What really made a difference was when we finally did take the marketing risk, was that we knew exactly what we wanted it to do for Upsales – support our sales effort.

 

2. Don’t undervalue your product

 

A lesson I wish we’d learnt earlier was how to value our product correctly. As a young company we left a lot of value on the table because we were eager to make sales and get our product out there.

 

That’s a big lesson for young businesses to learn. If you’ve got a good product people will pay for it. So don’t under-sell your product just because you’re new in the market, unknown or eager to land more customers.



3. Know when it’s time to scale

 

As soon as you see some kind of recurring business – you start bringing in a client a week and you see that happening over and over again, for example – it’s time to start thinking about how to scale it.

 

But at the same time you need to figure out what processes need to develop as you grow. You need to make sure that the entire machine is working. If you’re making one sale a week and you want to scale that up, it’s not just a matter of growing the sales team. You need to think about the entire operation – customer support, implementation, account management, etc.

 

We were naive in the beginning. We thought if we signed a client, they’d just use the product, be happy and pay the fees forever. You need to make sure everything is working, that way you keep churn down and keep clients happy and coming back.



On growing once you’ve made it...

 

4. Keep challenging your people to grow

 

Once you start making money as a business, it’s easy to start playing it safe – you have employees to pay and customers to keep happy.

 

You get this idea that you need to become a “real company”. You become afraid of stopping that revenue. And this slows the business down. It kills innovation.

 

In my experience, the only antidote is to continue evolving your company. And that comes from your people.

 

At Upsales one of our values is great expectations. If you can get your team into the mentality of continuously challenging themselves, they’re going to do amazing things. Get them to think about how they do things.

 

For example, we challenge our teams with questions like: if you can bring in $10,000 in revenue, what would it take to bring in $100,000 in revenue? Or if your idea is to build a system in a week, what would it take to build it in a day.

 

The point of this isn’t to get everything done super-fast, it’s to push our boundaries. It’s to say ‘how can we do things better?’ and then see if we can do them better.

 

It’s about challenging people to think faster and think bigger. Everyone has this potential in them and as a business you want to push them to ‘more’. That’s how you keep growing and keep finding success as a business.

 

5. Going niche will kill your growth

 

Don’t get too narrow and tailor your product to specific customers. That’s a trap we fell into at the start.

 

If you’re always building specific features for each customer, you’re narrowing your product’s value to a wider audience. You need to be careful not to cater to specific customer requests. This will only pigeon-hole your product into a certain niche.

 

To continue growing at a steady rate, you need new customers.

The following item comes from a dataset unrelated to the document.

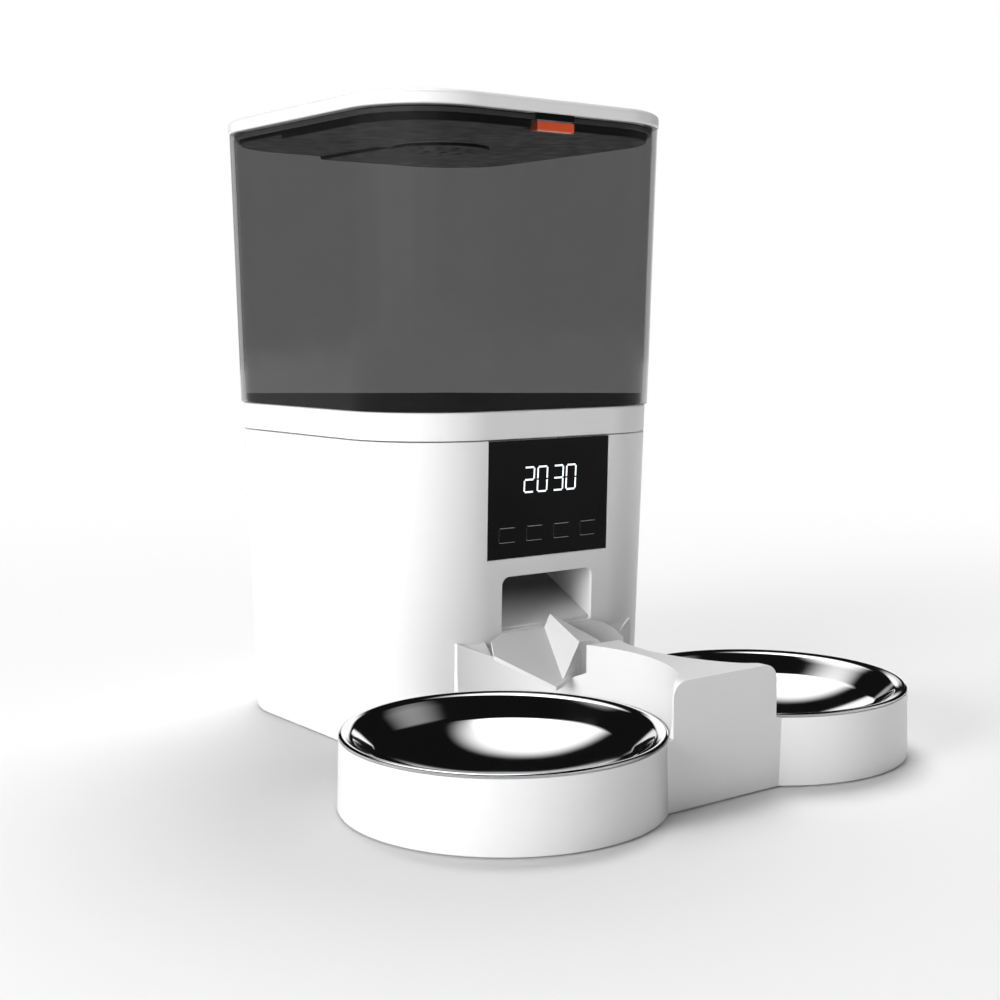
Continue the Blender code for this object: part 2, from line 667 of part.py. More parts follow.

So whatever you’re offering, it needs to not only keep existing customers, it needs to appeal to new ones too.

 

6. Choose the right people for right now

 

The mistake we’ve made too many times when it comes to people is that we used to look five years into the future. We imagine what a person can do for us down the line. But we’ve found that often those people don’t want to do the leg work necessary to, for instance, grow a small team, into that five-year vision.

 

The lesson here for us is that you need to know where your business sits when you’re hiring people and what kind of people you need in that moment.

 

For us at Upsales, all of the best hires have come from existing networks and recommendations.

 

On going public...

 

7. Know how the business will run during the IPO process

 

Talk to anyone who has been through an IPO and they’ll tell you it’s complex and time-consuming. And that’s absolutely true. It’ll suck countless hours out of every day just reporting on your financial status and compliance.

 

What’s most important, and often not considered, is how the business will continue to run while the CEO is spending 50% of their time doing IPO-related things. It’s vital that there’s a plan in place for this otherwise the entire business can go off the rails fast.



8. Pitching to investors

 

These pitches are so critical. Get it right and in 10 minutes you could walk away with a million dollars. Get it wrong and an investor will just walk out in the middle of your presentation.

 

You need to put a lot of effort into keeping your pitch short. That means focusing on the essentials. It’s more important to be clear in these pitches than to be fancy. The more buzzwords and jargon, the more you’ll lose investors – you can’t assume people know what “churn” means.

 

An auxiliary benefit of this process is that it brings out the best in how you sell your business. It really makes you refine your sales message.



9. Ride the coattails of your IPO

 

Use your IPO as an opportunity for more growth. When you do an IPO, it’s a window of time when customers think you’re the coolest business on the block. You can really capitalize on this – it adds credibility to what you’re doing and it impresses prospects.